Having lived and worked with different nationalities, I’ve concluded that while people are different, how we make up our minds is not at all that different. Our biases, comfort zones and assumptions would explain why we make up our minds the way we do. And that observation has been reinforced by the last ten years where I've lived and worked with my Eastern European friends. I anticipated that while they would not readily embrace the unfamiliar, they’d eventually come around to understand and accept things that were once foreign. The key was that there was a commonality in the way we both viewed their future: to attain a certain degree of sustainable success in the business they had chosen. And the leadership of the organization was their biggest inspiration. If Deng Xiaoping could lead a billion Chinese to embrace things that were once foreign, my friends in a once small enterprise in the middle of nowhere in Bulgaria could do it.

Very early in our association, they’d pump me for "the rules of free enterprise.” But instead I would get into discussing principles to keep in mind and lacing them with stories about Western companies and brands familiar to them. And soon the realization came . . . These principles must in fact be the pillars of the organization: vision-driven, transparent, focused and disciplined. But that said, people's biases, comfort zones and assumptions would keep revealing themselves. The good news is given how far the organization has progressed, the more my friends are better able to accept things that were once foreign. Ergo: the best is yet to come for these folks in a nation that was once a Soviet satellite state.

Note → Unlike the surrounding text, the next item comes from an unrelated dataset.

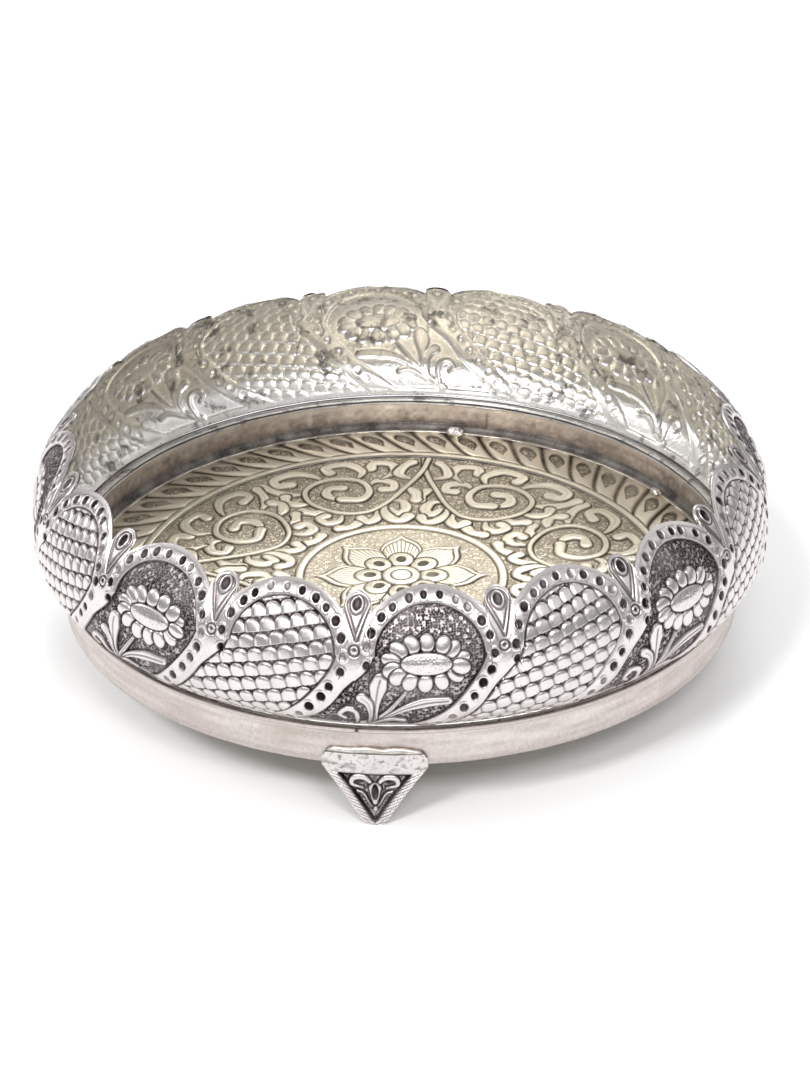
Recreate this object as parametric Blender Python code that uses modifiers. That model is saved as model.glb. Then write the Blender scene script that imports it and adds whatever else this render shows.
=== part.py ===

What about PHL, will we find a Deng Xiaoping among 100 million Pinoys? Will he or she be able to lead PHL to challenge our biases, comfort zones and assumptions? Will Francis inspire Juan de la Cruz and/or the PHL church hierarchy to challenge our hierarchical system and structure? It is at the root of the paternalism that we expect from our leaders, and thus together we’ve trampled transparency, pushing Juan de la Cruz to subservience while reinforcing our cacique, tyrannical and corrupt culture – and perpetuating our inward-looking and parochial bias?